One Scholarship Application
Laura: “You can leave here debt-free.” A single application puts you in the pool for multiple scholarships. It’s simple and wildly underused.
Your Syllabi (every semester)
Larry’s advice: read the syllabus like a contract for success. It’s the map to content, grading, deadlines and how to get help. Still confused? Ask. That question is how relationships start.
Advisors are Your Friend
Larry’s team is rolling out a coaching-based approach, so you'll continue working with someone who knows your story. Treat advisors like partners, not checkout clerks. Jeremy adds two power moves:
- Book early (late September, early October or in February—quieter advising seasons).
- Email your goals and questions in advance so they can prepare and block enough time.
Picking Classes and Professors
- Listen to students you trust. Word-of-mouth beats a random online rant. One person’s “worst class ever” might be your favorite.
- Follow good people. If you click with a professor, take more classes from them.
- Join the club. Laura met instructors running education clubs and got to know their teaching style before enrolling.
- Use your advisor strategically. Bring your interests and learning preferences; let them help you build a schedule that suits your work style.
If You’re Struggling to Ask for Help
- Use a bridge person. If one instructor’s response stung, try another trusted faculty or staff member.
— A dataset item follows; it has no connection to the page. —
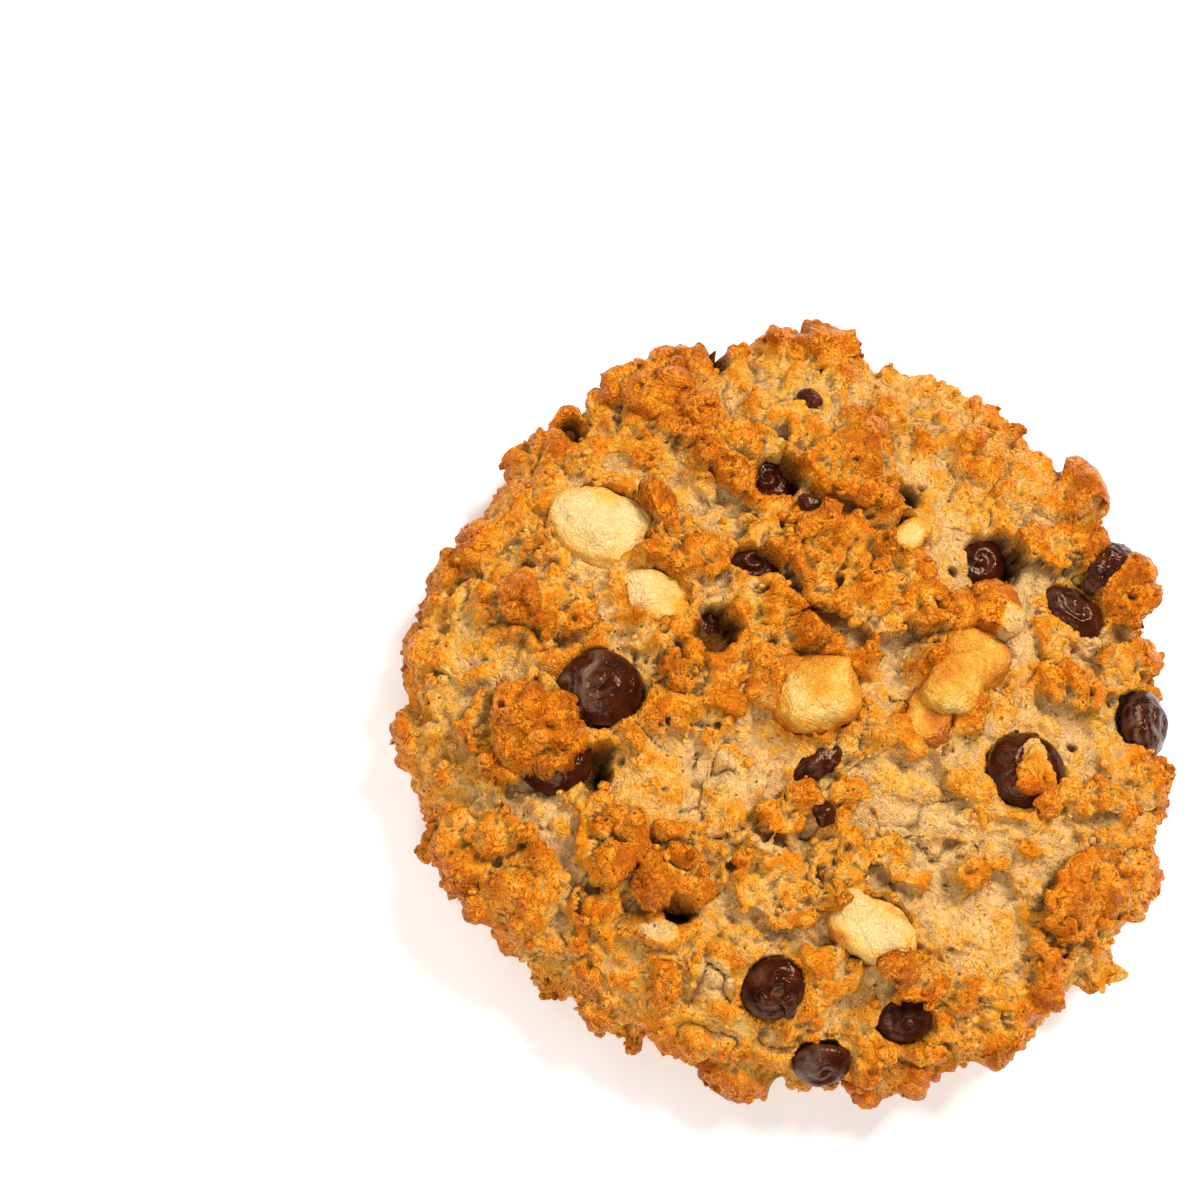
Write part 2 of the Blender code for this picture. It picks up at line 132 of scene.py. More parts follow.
def smooth_noise(points, size, seed):
    """Random values from -1 to 1, blended from the eight corners of each point's lattice cell."""
    scaled = points / size
    home = np.floor(scaled).astype(np.int64)
    part = scaled - home
    ease = part * part * (3 - 2 * part)
    total = np.zeros(len(points))
    for step in np.ndindex(2, 2, 2):
        weight = np.prod(np.where(step, ease, 1 - ease), axis=1)
        total += weight * lattice_random(home + step, seed)
    return 2 * total - 1


def rough_noise(points, size, seed, layers=3):
    """Smooth noise with finer layers on it, each half the size and half the strength of the one before."""
    return sum(smooth_noise(points, size / 2**layer, seed + 7 * layer) / 2**layer for layer in range(layers))


def lump_noise(points, size, seed):
    """Round lumps, 1 less the distance to the nearest of the random centres of the cells around a point."""
    scaled = points / size
    home = np.floor(scaled).astype(np.int64)
    nearest = np.full(len(points), 2.0)
    for step in np.ndindex(3, 3, 3):
        cell = home + step - 1
        jitter = np.stack([lattice_random(cell, seed + axis) for axis in range(3)], axis=1)
        nearest = np.minimum(nearest, np.linalg.norm(cell + jitter - scaled, axis=1))
    return np.clip(1 - nearest, 0, 1)


def swirled(points, size, amount, seed):
    """The points shifted by smooth noise, so that what is read there looks torn and not round."""
    shifts = [rough_noise(points, size, seed + axis, 2) for axis in range(3)]
    return points + amount * np.stack(shifts, axis=1)


def ease_step(value):
    """Rises smoothly from 0 to 1 as the value goes from 0 to 1: three squares less two cubes."""
    value = np.clip(value, 0, 1)
    return value * value * (3 - 2 * value)


print("noise at the middle:", smooth_noise(np.zeros((1, 3)), 5.0, SEED).round(3))

# %% [markdown]
# ## The smooth cookie
# Under its crags the cookie is a low dome with a steep flank that draws in to a flat base. The top follows a
# superellipse, a curve between an ellipse and a box, and the outline is nearly round, with a few slow waves.
# These are the construction model's own values, so that the fine surface lies where its solid lies. Only the
# spacing differs: here it follows the length along the surface, so that all places are equally fine.

# %% Smooth form
MEAN_RADIUS = 42.9
CROWN_HEIGHT = 18.0
WIDEST_HEIGHT = 7.5
TOP_ROUNDING = 4.0
TOP_FLATNESS = 2.67
BASE_TUCK = 3.0
TUCK_POWER = 2.2
OUTLINE_WAVES = {2: (-0.2, -0.11), 3: (0.59, -1.14), 4: (-0.15, -0.05), 5: (0.29, -0.29)}

profile_shares = np.linspace(0, 1, 4001)
profile_domes = (1 - profile_shares**TOP_ROUNDING) ** (1 / TOP_FLATNESS)
profile_steps = np.hypot(
    np.diff(MEAN_RADIUS * profile_shares), np.diff((CROWN_HEIGHT - WIDEST_HEIGHT) * profile_domes)
)
profile_lengths = np.concatenate([[0], np.cumsum(profile_steps)])
TOP_PATH = profile_lengths[-1]
FLANK_PATH = np.hypot(WIDEST_HEIGHT, BASE_TUCK)


def outline_radius(angle):
    """Radius of the widest ring: the mean radius and a few cosine and sine waves of the angle."""
    waves = [a * np.cos(n * angle) + b * np.sin(n * angle) for n, (a, b) in OUTLINE_WAVES.items()]
    return MEAN_RADIUS + sum(waves)


def smooth_form(angle, path):
    """Points at an angle and a length down the path: crown, widest ring, base's edge, base's middle."""
    share = np.interp(path, profile_lengths, profile_shares)
    dome = (1 - share**TOP_ROUNDING) ** (1 / TOP_FLATNESS)
    down = np.clip((path - TOP_PATH) / FLANK_PATH, 0, 1)
    inward = np.clip(1 - (path - TOP_PATH - FLANK_PATH) / MEAN_RADIUS, 0, 1)
    radius = (outline_radius(angle) * share - BASE_TUCK * down**TUCK_POWER) * inward
    height = WIDEST_HEIGHT * (1 - down) + (CROWN_HEIGHT - WIDEST_HEIGHT) * dome
    return np.stack([radius * np.cos(angle), radius * np.sin(angle), height], axis=1)


print("path over the top", round(TOP_PATH, 1), "mm and down the flank", round(FLANK_PATH, 1), "mm")

# %% [markdown]
# ## A net of points over the whole dough
# A polar grid would crowd its points at the crown. So the top is a square grid pressed into a disc, with one
# ring of the disc for each ring of the square. The flank is a band whose columns go on from the square's
# edge, and the base closes it. Cells of about a quarter of a millimetre are as fine as two pixels of the
# photo. The net is one closed surface. It is cut into three pieces only at the end, because a piece has
# at most 200,000 triangles.

# %% Net
TOP_CELLS = 312
BAND_ROWS = 78
BASE_ROWS = 4
SEAM_PATH = 40.0  # where the square ends and the band starts
BAND_END = TOP_PATH + FLANK_PATH
BASE_INSET = 16.0  # how far the base's rows go in from its edge
BASE_END = BAND_END + BASE_INSET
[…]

Don’t internalize one bad interaction.
- Find your tribe. Peers, professors and coaches are people who remind you why you started and won’t let you forget it.
- Prove the past wrong. Laura’s mantra: You can do hard things. Old messages don’t get to decide your future.
- Remember: support is not charity. It’s a strategy. The strongest students use it early and often.
- TRIO Student Support Services guides many Aims first-gen students to achieve maximum academic success and career readiness.
Did you know that 49 percent of Aims students identify as first-generation college students? Whether you fall into that category or not, this panel provided excellent inspiration and advice for all pursuing higher education.